To solve the problem, we need to find the value of \( k \) given the sum of the series: \[ (x + ka) + (x^2 + (k-2)a) + (x^3 + (k-4)a) + \ldots \text{ (up to 9 terms)} \] The sum of this series is given as: \[ \frac{x^{10} - x - 45a(x-1)}{x-1} \] ### Step 1: Write down the series terms The series consists of 9 terms. The first part of each term is \( x^n \) where \( n \) ranges from 1 to 9. The second part of each term is \( (k - (n-1) \cdot 2)a \).
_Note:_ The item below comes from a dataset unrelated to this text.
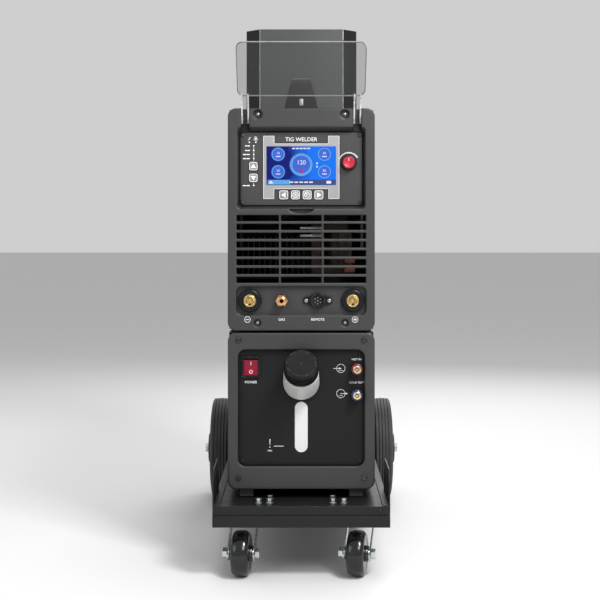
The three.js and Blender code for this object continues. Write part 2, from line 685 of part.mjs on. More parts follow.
// The rear bezel with the air grille, fan spindle, cable gland and gas inlet.
function inverterRearPanel() {
  const half = WIDTH / 2;
  const wall = 3.5;
  const rear = [MACHINE_DEPTH - INVERTER_REAR_DEPTH, MACHINE_DEPTH];
  const face = MACHINE_DEPTH - 5;
  const body = alongY(roundedRect([-half, half], [INVERTER_BOTTOM, INVERTER_TOP], CORNER), rear);
  const pocket = alongY(roundedRect([wall - half, half - wall],
    [INVERTER_BOTTOM + wall, INVERTER_TOP - wall], CORNER - wall), [rear[0] - 1, face]);
  const grille = slotRows([[-58, -22], [22, 58]], INVERTER_FAN_Z + 52, 8, 13.6, 8, [face - 5, 545]);
  const motor = rod(20, [face - 12, face + 1]).translate(0, 0, INVERTER_FAN_Z);
  const spindle = rod(4, [505, face]).translate(0, 0, INVERTER_FAN_Z);
  const gland = cut(join(rod(19, [face, 548], 6), rod(15, [face, 562])), rod(9, [530, 570]))
    .translate(70, 0, 470);
  const inlet = cut(join(rod(11, [face, 546], 6), rod(6, [face, 566])), rod(3.4, [548, 570]))
    .translate(-70, 0, 470);
  const shaftHole = rod(4.4, [face - 1, 545], 16).translate(MAIN_SWITCH.x, 0, MAIN_SWITCH.z);
  return cut(join(cut(body, pocket, ...grille), motor, spindle, gland, inlet), shaftHole);
}

function mainSwitch() {
  const disc = rod(19, [MACHINE_DEPTH + GAP, 547], 24);
  const grip = block([-5, 5], [546, 562], [-17, 17]);
  const shaft = rod(4, [530, 541], 16);
  return join(disc, grip, shaft).translate(MAIN_SWITCH.x, 0, MAIN_SWITCH.z);
}

// A bridge-shaped handle that narrows from its feet to its grip.
function carryHandle() {
  const low = INVERTER_TOP - 0.2;
  const top = 850;
  const [front, back] = [78, 322];
  const bridge = new THREE.Shape();
  bridge.moveTo(front, low);
  bridge.lineTo(front + 6, top - 12);
  bridge.quadraticCurveTo(front + 8, top, front + 22, top);
  bridge.lineTo(back - 22, top);
  bridge.quadraticCurveTo(back - 8, top, back - 6, top - 12);
  bridge.lineTo(back, low);
  bridge.lineTo(back - 26, low);
  bridge.lineTo(back - 32, top - 28);
  bridge.quadraticCurveTo(back - 34, top - 20, back - 44, top - 20);
  bridge.lineTo(front + 44, top - 20);
  bridge.quadraticCurveTo(front + 34, top - 20, front + 32, top - 28);
  bridge.lineTo(front + 26, low);
  const taper = new THREE.Shape();
  taper.moveTo(-32, low - 1);
  taper.lineTo(-18, top - 6);
  taper.quadraticCurveTo(-16, top, -10, top);
  taper.lineTo(10, top);
  taper.quadraticCurveTo(16, top, 18, top - 6);
  taper.lineTo(32, low - 1);
  return common(alongX(bridge, [-60, 60], 5), alongY(taper, [0, 400], 4));
}

function socketCollar(x) {
  return turned([[11.8, -1], [17.5, -1], [19.5, 1], [19.5, SOCKET_FLOOR - GAP],
    [14.5, SOCKET_FLOOR - GAP], [14.5, 40], [11.8, 40]], 24).translate(x, 0, SOCKET_Z);
}

function socketContact(x) {
  const body = turned([[0, 44], [11.5, 44], [11.5, 2], [10.5, 1], [7.4, 1], [6.5, 2.5],
    [6.5, 37], [0, 37]]);
  const keyway = block([-2, 2], [0, 30], [5, 9.5]);
  return cut(body, keyway).translate(x, 0, SOCKET_Z);
}

function gasOutlet() {
  const hex = rod(10.5, [-3, SOCKET_FLOOR - GAP], 6);
  const barrel = turned([[0, -13], [6.8, -13], [7.8, -11.5], [7.8, -3], [7, -2], [7, 30], [0, 30]], 24);
  return cut(join(hex, barrel), rod(3.2, [-20, 26], 16)).translate(GAS_X, 0, SOCKET_Z);
}

function controlSocket() {
  const wing = new THREE.Shape();
  wing.absarc(19.6, 0, 5.5, -1.2, 1.2);
  wing.absarc(0, 0, 13.5, 0.8, Math.PI - 0.8);
  wing.absarc(-19.6, 0, 5.5, Math.PI - 1.2, Math.PI + 1.2);
  wing.absarc(0, 0, 13.5, Math.PI + 0.8, 2 * Math.PI - 0.8);
  const flange = alongY(wing, [3.5, SOCKET_FLOOR - GAP], 5);
  const barrel = join(rod(12, [-1.5, 4], 24), rod(9, [3, 30]));
  return cut(join(flange, barrel), rod(9.6, [-5, 5], 24)).translate(CONTROL_X, 0, SOCKET_Z);
}

function parameterKnob() {
  const profile = [[0, -0.5], [9.3, -0.5], [10.5, 0.8], [10.5, 8], [13, 8.4], [13, 11.6], [3, 11.6],
    [3, 20], [0, 20]];
  return turned(profile).translate(KNOB.x, 0, KNOB.z);
}

function pushKey(size) {
  const half = size / 2;
  return alongY(roundedRect([-half, half], [-half, half], 3.5), [PLATE.y[0] - 1.6, PLATE.y[1] + 1], 3);
}

// The clear cover, built upright from its hinge line at the origin of its group.
function displayCover() {
  const sheetStart = 46.8;
  const sheetEnd = 148;
  const half = 108;
  const thick = 2.5;
  const y = [COVER_OFFSET - thick / 2, COVER_OFFSET + thick / 2];
  const sheet = alongY(roundedRect([-half, half], [sheetStart, sheetEnd], 12), y);
  const arm = outline([
    [-thick / 2, 0], [thick / 2, 0], [y[1] - 1, 20], [y[1], 28], [y[1], sheetStart + 6],
    [y[0], sheetStart + 6], [y[0], 29], [y[0] - 1.2, 22],
  ]);
  const arms = SIDES.flatMap(([, side]) => [
    alongX(arm, onSide(side, ...ARM)),
    toX(rod(3.4, onSide(side, ...ARM), 16)),
    toX(rod(2, onSide(side, ARM[1] - 1, ARM[1] + 4), 12)),
  ]);
  return join(sheet, ...arms);
}

function transformer() {
  const core = cut(block([18, 82], [80, 150], [500, 590]), block([34, 66], [70, 160], [515, 575]));
  const winding = turned([[0, -36], [21, -36], [24, -33], [24, 33], [21, 36], [0, 36]], 24);
  return join(core, toZ(winding).translate(66, 115, 545));
}

// A finned heat sink, drawn across and extruded front to back.
function heatSink() {
  const profile = [[-112, 500], [-112, 494], [6, 494], [6, 500]];
  const fins = 12;
  const pitch = 118 / fins;
  for (let i = 0; i < fins; i += 1) {
    const right = 6 - i * pitch;
    profile.push([right, 570], [right - 3, 570], [right - 3, 500]);
    if (i < fins - 1) profile.push([right - pitch, 500]);
  }
  return alongY(outline(profile.slice(1)), [90, 330]);
}

function inverter() {
  piece('inverter_bezel', BEZEL, inverterBezel());
  piece('control_panel', CONTROL, controlPanel());
  piece('display', SCREEN, display());
  piece('inverter_case', PAINT, inverterCase());
  piece('inverter_base', PAINT, inverterBase());
  piece('inverter_rear_panel', BEZEL, inverterRearPanel());
  piece('main_switch', BLACK, mainSwitch());
  piece('carry_handle', BLACK, carryHandle());
  for (const [name, x] of SOCKETS) {
    piece(`${name}_socket`, BLACK, socketCollar(x));
    piece(`${name}_contact`, BRASS, socketContact(x));
  }
  piece('gas_outlet', BRASS, gasOutlet());
  piece('control_socket', BLACK, controlSocket());
  piece('parameter_knob', RED, parameterKnob());
  for (const [name, x, z, size] of KEYS) piece(name, KEY, pushKey(size).translate(x, 0, z));
  piece('transformer', COPPER, transformer());
  piece('heat_sink', ALUMINIUM, heatSink());
  piece('inverter_fan', BLACK,
    fanRotor(INVERTER_FAN_R, 18, 7, [500, 520]).translate(0, 0, INVERTER_FAN_Z));
  const hinge = new THREE.Group();
  hinge.position.set(0, COVER_HINGE_Y, COVER_HINGE_Z);
  hinge.rotation.x = COVER_LEAN * RAD;
  machine.add(hinge);
  piece('display_cover', CLEAR, displayCover(), hinge);
}

trolley();
cooler();
inverter();

machine.updateMatrixWorld(true);
const bounds = new THREE.Box3().setFromObject(machine, true);
machine.position.y = -(bounds.min.y + bounds.max.y) / 2;

export default machine;
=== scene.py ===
"""A TIG welding machine: an inverter on a water cooler, on a trolley with a gas-bottle cradle.

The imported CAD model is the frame. This script gives its nodes their finishes and soft edges, replaces
the turned parts with finely modelled ones, and adds fasteners, marks, lamps and the lit screen.
Places are in millimetres from the middle of the machine's front face at floor level: x to the right,
y to the back, z up. at() turns them into the frame's metres.
"""
import json
import math

import bmesh
import bpy
from mathutils import Matrix, Vector


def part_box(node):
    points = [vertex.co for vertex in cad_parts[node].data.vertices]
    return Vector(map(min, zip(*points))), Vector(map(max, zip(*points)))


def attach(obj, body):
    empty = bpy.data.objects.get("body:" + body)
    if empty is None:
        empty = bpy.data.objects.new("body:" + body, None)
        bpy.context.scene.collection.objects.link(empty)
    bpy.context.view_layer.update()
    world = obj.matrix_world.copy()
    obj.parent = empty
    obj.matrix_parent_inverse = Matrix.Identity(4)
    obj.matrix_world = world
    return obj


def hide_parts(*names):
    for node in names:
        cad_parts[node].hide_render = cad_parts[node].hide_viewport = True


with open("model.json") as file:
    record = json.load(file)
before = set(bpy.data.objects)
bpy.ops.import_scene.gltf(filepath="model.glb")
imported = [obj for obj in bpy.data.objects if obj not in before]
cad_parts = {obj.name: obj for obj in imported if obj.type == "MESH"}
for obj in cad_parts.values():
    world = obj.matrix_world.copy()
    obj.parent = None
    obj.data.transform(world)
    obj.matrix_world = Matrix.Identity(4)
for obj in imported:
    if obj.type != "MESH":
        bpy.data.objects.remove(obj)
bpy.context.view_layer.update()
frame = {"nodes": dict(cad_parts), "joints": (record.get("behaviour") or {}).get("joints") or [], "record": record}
NODES = frame["nodes"]
JOINTS = {joint["name"]: joint for joint in frame["joints"]}

MM = 0.001
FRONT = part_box("inverter_bezel")[0].y
FORWARD = Vector((0, -1, 0))
BACKWARD = Vector((0, 1, 0))
UP = Vector((0, 0, 1))
RIGHT = Vector((1, 0, 0))
SIDES = (("left", -1), ("right", 1))


def at(x, y, z):
    return Vector((x * MM, FRONT + y * MM, z * MM))


def pairs(x, y, *heights):
    """Places at both sides of the middle, at each of the heights."""
    return [at(side * x, y, z) for _, side in SIDES for z in heights]


def new_object(name, data):
    made = bpy.data.objects.new(name, data)
    bpy.context.scene.collection.objects.link(made)
    return made


def configure(thing, settings):
    for name, value in settings.items():
        setattr(thing, name, value)


# ---- Camera, light and floor ----
HORIZON_SHIFT = -0.1167
SIDE_SHIFT = -0.0037
CAMERA_BACK = 2160
CAMERA_HEIGHT = 580
CAMERA_RIGHT = 1.6
LENS = 76.2
SENSOR = 36
PALE = (0.62, 0.62, 0.62, 1)
WHITE = (1, 1, 1, 1)
STUDIO_STRENGTH = 0.62
FLOOR_HALF = 30
LIT_HEIGHT = 500
# Name, place in millimetres, the panel's width and height in metres, and watts.
LIGHTS = (
    ("key", (900, -1200, 2100), (0.5, 0.5), 50),
    ("front", (700, -1700, 1500), (0.7, 0.7), 16),
    ("fill", (-1700, -1400, 1300), (1.2, 1.2), 9),
    ("top", (0, 500, 2600), (1.4, 1.0), 18),
    ("rear", (600, 2400, 1800), (1.4, 1.4), 30),
)


def add_camera():
    data = bpy.data.cameras.new("camera")
    data.sensor_width = SENSOR
    data.lens = LENS
    data.shift_x = SIDE_SHIFT
    data.shift_y = HORIZON_SHIFT
    camera = new_object("camera", data)
    camera.location = at(CAMERA_RIGHT, -CAMERA_BACK, CAMERA_HEIGHT)
    camera.rotation_euler = (math.radians(90), 0, 0)
    bpy.context.scene.camera = camera


def add_lights():
    target = at(0, 0, LIT_HEIGHT)
    for name, (x, y, z), size, power in LIGHTS:
        data = bpy.data.lights.new(name, "AREA")
        data.shape = "RECTANGLE"
        data.size, data.size_y = size
        data.energy = power
        light = new_object(name, data)
        light.location = at(x, y, z)
        light.rotation_euler = (target - light.location).to_track_quat("-Z", "Y").to_euler()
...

So, we can express the series as: \[ \sum_{n=1}^{9} \left( x^n + (k - (n-1) \cdot 2)a \right) \] ### Step 2: Separate the sums We can separate the sums into two parts: 1. The sum of the first parts: \[ S_1 = x + x^2 + x^3 + \ldots + x^9 \] This is a geometric series. 2. The sum of the second parts: \[ S_2 = \sum_{n=1}^{9} (k - (n-1) \cdot 2)a \] ### Step 3: Calculate \( S_1 \) The sum \( S_1 \) can be calculated using the formula for the sum of a geometric series: \[ S_1 = x \frac{x^9 - 1}{x - 1} \] ### Step 4: Calculate \( S_2 \) For \( S_2 \): \[ S_2 = \sum_{n=1}^{9} (k - (n-1) \cdot 2)a = 9ka - 2a \sum_{n=0}^{8} n \] The sum \( \sum_{n=0}^{8} n = \frac{8 \cdot 9}{2} = 36 \). Thus, \[ S_2 = 9ka - 72a \] ### Step 5: Combine \( S_1 \) and \( S_2 \) Now, combining both sums, we have: \[ S = S_1 + S_2 = x \frac{x^9 - 1}{x - 1} + (9k - 72)a \] ### Step 6: Set the equation equal to the given sum We set this equal to the given sum: \[ x \frac{x^9 - 1}{x - 1} + (9k - 72)a = \frac{x^{10} - x - 45a(x-1)}{x-1} \] ### Step 7: Simplify the right-hand side The right-hand side can be simplified as follows: \[ \frac{x^{10} - x - 45a(x-1)}{x-1} = \frac{x^{10} - x + 45a - 45ax}{x-1} \] ### Step 8: Compare coefficients Now, we compare the coefficients of \( x \) and \( a \) from both sides. From the \( x \) terms: \[ \frac{x^{10} - x}{x-1} \text{ gives } x^9 \text{ as the leading term.} \] From the \( a \) terms: \[ 9k - 72 = -45 \] ### Step 9: Solve for \( k \) Now, we solve for \( k \): \[ 9k - 72 = -45 \implies 9k = 27 \implies k = 3 \] Thus, the value of \( k \) is: \[ \boxed{3} \]